The Trump-Russia scandal and the focus it put on foreign influence efforts led to a series of FARA reform proposals in Congress. But, due in part to the partisan divide over that scandal, none have come close to enactment. Asked about the Nord Stream lobbying, a spokesperson for Chuck Grassley (Iowa)—the top Republican on the Senate Judiciary Committee—cited legislation the senator has offered aimed at strengthening the law. The bill includes a provision that would give the DOJ power to impose civil penalties of up to $200,000 on firms that flout the law’s requirements. “For years, Sen. Grassley has engaged in robust congressional oversight of FARA and advocated for changes in the law aimed at closing loopholes that foreign agents can all-too-easily exploit,” the spokesperson said, adding that Grassley’s proposal would “ensure lobbying campaigns being pushed by foreign interests are exposed to the American public and Congress.”

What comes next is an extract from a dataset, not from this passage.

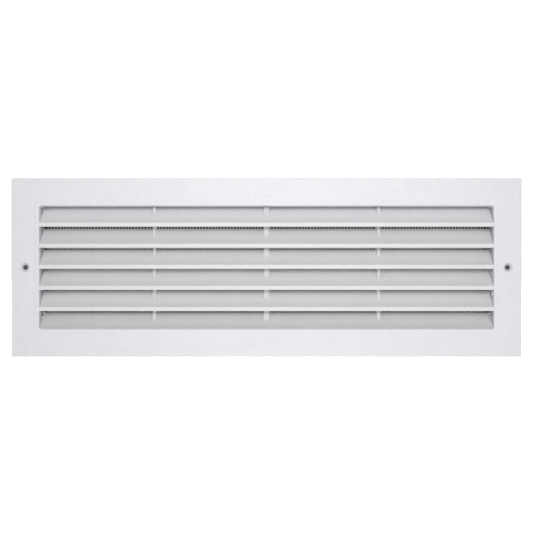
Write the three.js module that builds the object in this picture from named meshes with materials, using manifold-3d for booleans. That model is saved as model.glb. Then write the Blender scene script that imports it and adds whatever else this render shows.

The Justice Department is also considering overhauling some FARA regulations without help from Congress. But for now, the pro-Nord Stream lobbying campaign remains shrouded. This opacity may actually lead critics to overstate the influence that Russian interests are exerting for Nord Stream. People familiar with the pipeline issue said that Germany, through its embassy—rather than Russia and Nord Stream lobbyists—has been the pipeline’s most effective advocate in Washington. It was mostly Germany that persuaded the White House to push Democrats to sink Cruz’s sanctions bill last month, those sources said.
Since the start of 2020, Roberti Global reported receiving more than $5 million, and BGR $1.6 million, for their lobbying for Nord Stream, Open Secrets recently reported. McLarty Inbound received more than $1.6 million over the same period for Nord Stream pipeline lobbying. These pipeline lobbyists are surely telling their clients they did something to earn those fees. But exactly what is a secret.